Clients are calling in requesting to liquidate their holdings to eliminate risk. Others will realize that their appetite for risk is severely lower than they’d previously thought and want to reconsider their overall portfolio. Others will merely be calling in to hear some calming words about expectations and market shifts from an “expert.” While these may be normal requests, in an environment as unstable as today’s, each of these requests puts your frontline staff in a high-leverage spot. It truly is crunch time for your advisors. How will they—and your organization as a whole—respond?

From an organizational perspective, there are a few important steps to take:

  • Get people on the phones. Yes. This seems intuitive. But with spiking call volume as people see changes in the market, you need to make sure that you are running at peak capacity. That performance review a manager was supposed to give? It can push until next week so she can get on the phones. The Quality Assurance team? They can double-jack more calls next week. Get them on the phones. When dealing with significant call volume spikes and already-weary customers, one of the most important things you can do is maximize the manpower that’s on the phones by delaying all non-critical activity.
  • Ensure everyone in your organization is on the same page. This event is not only going to impact the frontline, but everyone in the organization.
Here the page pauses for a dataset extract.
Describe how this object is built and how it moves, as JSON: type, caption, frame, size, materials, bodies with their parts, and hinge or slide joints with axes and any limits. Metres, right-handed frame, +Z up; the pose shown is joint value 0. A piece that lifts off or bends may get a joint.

Operations will need to understand the severity of the call volume spike in order to help with staffing constraints; you need to understand from IT exactly what your limitations are—be they number of transactions placed per day or mere bandwidth for your phones. Those cross-functional partnerships that we tend to take for granted in periods of normalcy are vital in times of difficulty. Proactively get in touch with leaders from these functions, and come up with a plan to enable your organization to answer as many calls as possible and process as many transactions as your customers need.

 

So now that you’ve maximized the number of reps that can get on the phone and speak with your clients, what should they do? How can you assist your reps in answering difficult questions from clients that even the world’s top economists would struggle to answer?
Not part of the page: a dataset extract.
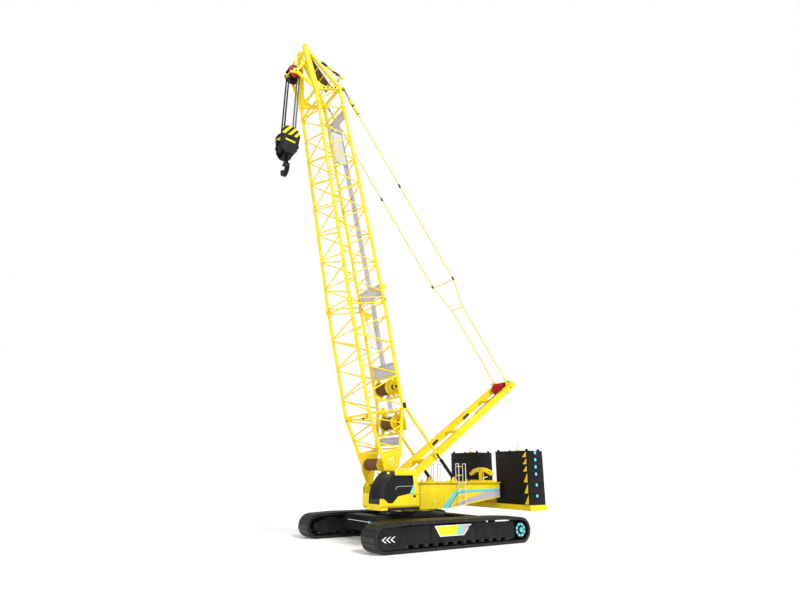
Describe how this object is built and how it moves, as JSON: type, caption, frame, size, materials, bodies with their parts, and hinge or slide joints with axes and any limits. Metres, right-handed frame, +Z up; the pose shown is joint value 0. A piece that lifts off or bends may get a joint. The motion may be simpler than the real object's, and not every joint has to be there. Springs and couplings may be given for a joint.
{
  "type": "crawler crane",
  "caption": "Crawler crane with lattice boom, luffing mast, pendant bars, backstops, rear counterweight stacks, side cab and a hook block on hoist ropes.",
  "frame": {"origin": "on the ground under the slewing ring's centre", "axes": "+X towards the boom, +Y towards the cab side, +Z up"},
  "size_m": [17.6399, 8.22, 29.2417],
  "materials": {
    "paint_yellow": "satin",
    "paint_black": "satin",
    "paint_grey": "satin",
    "steel_dark": "rough",
    "steel_bright": "brushed",
    "glass_tinted": "polished",
    "cab_trim": "matte",
    "seat_cloth": "matte"
  },
  "bodies": {
    "undercarriage": {"track_left": "steel_dark", "track_right": "steel_dark", "track_frame_left": "paint_black", "track_frame_right": "paint_black", "track_rollers_left": "steel_dark", "track_rollers_right": "steel_dark", "carbody": "paint_black", "front_cross_beam": "paint_black", "rear_cross_beam": "paint_black", "slewing_ring": "steel_dark"},
    "sprocket_left": {"drive_sprocket_left": "paint_black"},
    "sprocket_right": {"drive_sprocket_right": "paint_black"},
    "idler_left": {"front_idler_left": "steel_dark"},
    "idler_right": {"front_idler_right": "steel_dark"},
    "superstructure": {"upper_frame": "paint_yellow", "foot_pins": "steel_bright", "counterweight_tray": "paint_yellow", "counterweight_slabs_left": "paint_black", "counterweight_slabs_right": "paint_black", "cab_shell": "paint_yellow", "cab_roof": "paint_yellow", "windscreen": "glass_tinted", "cab_side_glass": "glass_tinted", "cab_seat": "seat_cloth", "cab_console": "cab_trim", "cab_platform": "paint_yellow", "ladders": "paint_grey", "rear_yoke": "paint_yellow", "engine_housing": "paint_yellow", "engine_block": "steel_dark"},
    "door": {"cab_door": "paint_yellow", "door_glass": "glass_tinted"},
    "boom": {"boom_foot_section": "paint_yellow", "boom_top_section": "paint_yellow", "boom_head": "paint_yellow", "boom_cross_members": "paint_yellow", "winch_frames": "paint_yellow", "boom_catwalk": "paint_grey"},
    "head_sheave_set": {"head_sheaves": "steel_dark"},
    "foot_drum": {"foot_winch_drum": "steel_dark"},
    "lower_drum": {"lower_winch_drum": "steel_dark"},
    "upper_drum": {"upper_winch_drum": "steel_dark"},
    "mast": {"mast_frame": "paint_yellow"},
    "mast_sheave_set": {"mast_sheaves": "steel_dark"},
    "pendants": {"pendant_bars": "paint_yellow"},
    "backstop_lower": {"backstop_rods": "paint_black"},
    "backstop_upper": {"backstop_tubes": "paint_yellow"},
    "block": {"hook_block": "paint_black", "hoist_ropes": "steel_dark"},
    "block_sheave_set": {"block_sheaves": "steel_dark"},
    "swivel_hook": {"hook": "paint_black"}
  },
  "joints": [
    {"name": "left_sprocket_spin", "type": "hinge", "parent": "undercarriage", "child": "sprocket_left", "pos_m": [-4.36, 3.51, 0.64], "axis": [0, 1, 0], "continuous": true},
    {"name": "right_sprocket_spin", "type": "hinge", "parent": "undercarriage", "child": "sprocket_right", "pos_m": [-4.36, -3.51, 0.64], "axis": [0, 1, 0], "continuous": true},
    {"name": "left_idler_spin", "type": "hinge", "parent": "undercarriage", "child": "idler_left", "pos_m": [4.36, 3.51, 0.64], "axis": [0, 1, 0], "continuous": true},
    {"name": "right_idler_spin", "type": "hinge", "parent": "undercarriage", "child": "idler_right", "pos_m": [4.36, -3.51, 0.64], "axis": [0, 1, 0], "continuous": true},
    {"name": "slew", "type": "hinge", "parent": "undercarriage", "child": "superstructure", "pos_m": [0, 0, 1.56], "axis": [0, 0, 1], "continuous": true},
    {"name": "boom_luff", "type": "hinge", "parent": "superstructure", "child": "boom", "pos_m": [2.12, 0, 2.83], "axis": [0, 1, 0], "range_deg": [-7, 47]},
    {"name": "head_sheave_spin", "type": "hinge", "parent": "boom", "child": "head_sheave_set", "pos_m": [9.09146, 0, 26.92821], "axis": [0, 1, 0], "continuous": true},
    {"name": "foot_drum_spin", "type": "hinge", "parent": "boom", "child": "foot_drum", "pos_m": [2.49657, 0, 3.9232], "axis": [0, 1, 0], "continuous": true},
    {"name": "lower_drum_spin", "type": "hinge", "parent": "boom", "child": "lower_drum", "pos_m": [1.46517, 0, 6.20503], "axis": [0, 1, 0], "continuous": true},
    {"name": "upper_drum_spin", "type": "hinge", "parent": "boom", "child": "upper_drum", "pos_m": [1.86355, 0, 8.14518], "axis": [0, 1, 0], "continuous": true},
    {"name": "pendant_swing", "type": "hinge", "parent": "boom", "child": "pendants", "pos_m": [6.12668, 0, 26.53757], "axis": [0, 1, 0], "range_deg": [-4, 4]},
    {"name": "rope_swing", "type": "hinge", "parent": "boom", "child": "block", "pos_m": [9.09146, 0, 26.92821], "axis": [0, 1, 0], "range_deg": [-60, 60]},
    {"name": "block_sheave_spin", "type": "hinge", "parent": "block", "child": "block_sheave_set", "pos_m": [9.09146, 0, 22.12821], "axis": [0, 1, 0], "continuous": true},
    {"name": "hook_swivel", "type": "hinge", "parent": "block", "child": "swivel_hook", "pos_m": [9.09146, 0, 20.92821], "axis": [0, 0, 1], "continuous": true},
    {"name": "mast_luff", "type": "hinge", "parent": "superstructure", "child": "mast", "pos_m": [0.6, 0, 3.3], "axis": [0, 1, 0], "range_deg": [-10, 60]},
    {"name": "mast_sheave_spin", "type": "hinge", "parent": "mast", "child": "mast_sheave_set", "pos_m": [-7.42258, 0, 8.97995], "axis": [0, 1, 0], "continuous": true},
    {"name": "backstop_swing", "type": "hinge", "parent": "superstructure", "child": "backstop_lower", "pos_m": [-2.13, 0, 3.22], "axis": [0, 1, 0], "range_deg": [-6, 26]},
    {"name": "backstop_slide", "type": "slide", "parent": "backstop_lower", "child": "backstop_upper", "axis": [0.6681, 0, 0.7441], "range_m": [-0.37, 2.4]},
    {"name": "cab_door_hinge", "type": "hinge", "parent": "superstructure", "child": "door", "pos_m": [1.646, 2.77, 2.7], "axis": [0, 0, 1], "range_deg": [0, 100]}
  ],
  "couplings": [
    {"joint": "mast_luff", "follows": "boom_luff", "ratio": 1.12},
    {"joint": "pendant_swing", "follows": "boom_luff", "ratio": -0.05},
    {"joint": "rope_swing", "follows": "boom_luff", "ratio": -1},
    {"joint": "backstop_swing", "follows": "boom_luff", "ratio": 0.51},
    {"joint": "backstop_slide", "follows": "boom_luff", "m_per_rad": 2.9}
  ]
}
In such a situation, top-down messaging from organizational leaders is important. Frontline staff need a clear and consistent ‘talk track’ that is going to be supported by their managers and supervisors. If other recent moments of crisis are a guide, client facing staff don’t know what to say, so they either go ‘radio silent’ just when clients need to know what to do or merely make it up as they go along in an attempt to say something intelligible. As an organizational leader, you need to assist your frontline staff in understanding what to say and how to say it. There are a couple key components of this message:

  • Present risks in a personalized way: While short-term market volatility can be uncomfortable for clients, knee-jerk changes to asset allocation can have significant and damaging long-term consequences for returns. Advisers can best avoid this outcome by keeping risks in perspective and looking realistically at portfolio exposures to long-tail events. By understanding a client’s history and taking it into account in the current interaction and matching the client’s preferred communication style, your advisers can help ensure that any solutions they propose will receive their due consideration from the client.
  • Focus on client goals, not market headlines: Reassure clients that despite dramatic headlines in the press, they may not be impacted as seriously as they think. In such a situation, your advisers will likely know what a customer needs better than that customer will. One of the best things an adviser can do in such a circumstance is to guide customers toward a more beneficial path of action by taking control of the conversation and gently steering it toward a more beneficial outcome.

 

Perhaps most importantly, remind your advisers that customers need to feel like they’re having a good experience with your company. Even if there are constraints on the steps they can take to mitigate risk, frontline staff can vitally impact the customer service experience merely by the words and positioning they take. If you’re familiar with our research, you likely already know that only 1/3 of the customer service experience is accounted for by what customers do on the call, while the other 2/3 is due merely to how the frontline rep made the customer feel. Remind your advisers that by mere power of word choice and positioning, they can have a positive impact on every client’s financial future at this moment.

With these approaches in mind, your organization and staff should be empowered to overcome any perceived financial “crisis.” Now, step back, relax, and remember the same thing you’re telling your clients: it’s only a ‘correction'; it will pass; and everything will soon return to normal.